Automation is a force multiplier for software development security, allowing developers to deploy secure software at scale. In addition to reducing human error and freeing up team resources, the benefits of automation include faster vulnerability detection and remediation, improved identification of critical issues like dependencies and misconfigurations, and increased developer productivity (which is always a win, especially when it comes to our next point…).
Invest in Collaboration
To ensure developers buy into software security, AppSec teams must actively work to find the right tools and improve communication with developers. Even though security practitioners operate under the premise that “security is everybody’s job,” most other departments don’t feel that way. While many software developers are indeed security conscious, they are also keenly aware that quickly deploying software is their main job, as communicated by management.

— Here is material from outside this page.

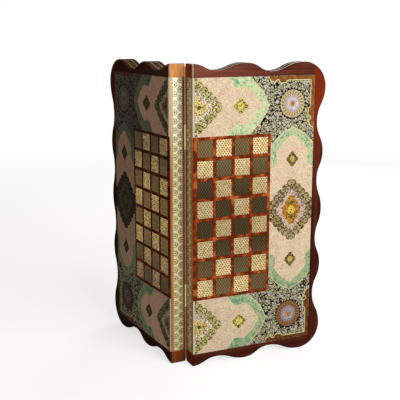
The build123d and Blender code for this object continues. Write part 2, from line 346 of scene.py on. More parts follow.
class Finish:
    """One material with its surface shader ready."""

    def __init__(self, name, roughness, metallic=0.0, specular=0.5):
        self.material = bpy.data.materials.new(name)
        self.material.use_nodes = True
        self.tree = self.material.node_tree
        self.surface = self.tree.nodes["Principled BSDF"]
        self.surface.inputs["Roughness"].default_value = roughness
        self.surface.inputs["Metallic"].default_value = metallic
        self.surface.inputs["Specular IOR Level"].default_value = specular

    def colour(self, value):
        plug(self.tree, value, self.surface.inputs["Base Color"])
        return self

    def metal(self, share):
        """Brass let into the marquetry."""
        plug(self.tree, share, self.surface.inputs["Metallic"])
        return self

    def gloss(self, specular, roughness):
        """Shine that changes over the surface."""
        plug(self.tree, specular, self.surface.inputs["Specular IOR Level"])
        plug(self.tree, roughness, self.surface.inputs["Roughness"])
        return self

    def bump(self, height, depth):
        """Surface relief: height from 0 to 1, full depth in metres."""
        node = self.tree.nodes.new("ShaderNodeBump")
        node.inputs["Strength"].default_value = 1.0
        node.inputs["Distance"].default_value = depth
        plug(self.tree, height, node.inputs["Height"])
        self.tree.links.new(node.outputs[0], self.surface.inputs["Normal"])
        return self

    def place(self, side=None):
        """Place on the object in millimetres: of the whole case, or of one tray."""
        tree = self.tree
        coordinates = tree.nodes.new("ShaderNodeTexCoord")
        mapping = tree.nodes.new("ShaderNodeMapping")
        tree.links.new(coordinates.outputs["Object"], mapping.inputs["Vector"])
        if side is None:
            mapping.inputs["Scale"].default_value = (1 / MM,) * 3
            return Value(tree, mapping.outputs[0])
        back = tray_space(side).inverted()
        turn = back.to_3x3() * MM
        flip = 1.0 if turn.determinant() > 0 else -1.0
        scale = Matrix.Diagonal((1.0, 1.0, flip))
        mapping.inputs["Location"].default_value = back.translation
        mapping.inputs["Rotation"].default_value = (turn @ scale).to_euler("XYZ")
        mapping.inputs["Scale"].default_value = (1 / MM, 1 / MM, flip / MM)
        return Value(tree, mapping.outputs[0])

    def pattern(self):
        """Place on a repeated shape, from its own middle."""
        node = self.tree.nodes.new("ShaderNodeUVMap")
        node.uv_map = "pattern"
        return Value(self.tree, node.outputs[0])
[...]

Security professionals must foster closer alignment between AppSec, DevOps, and cloud security teams to create a shared understanding of risks and priorities. ASPM can be that bridge since it blends into developer workflows and emphasizes a focus on the most critical issues in the software supply chain.
Conclusion
Taking these steps to address inefficiencies in AppSec enables organizations to reduce application risk more effectively, maintain developer velocity, and build resilient applications in a scalable way. Incorporating an ASPM platform into the SLDC is the best way to ensure that developers and security teams alike are not overwhelmed or distracted by issues of lesser importance. Organizations can streamline security across the SDLC using an ASPM-integrated approach, embedding automated checks into the CI/CD pipeline, and providing contextual and reachability analysis. This ensures that developers feel empowered — not burdened — by security efforts, and helps AppSec teams minimize the risk of compromise.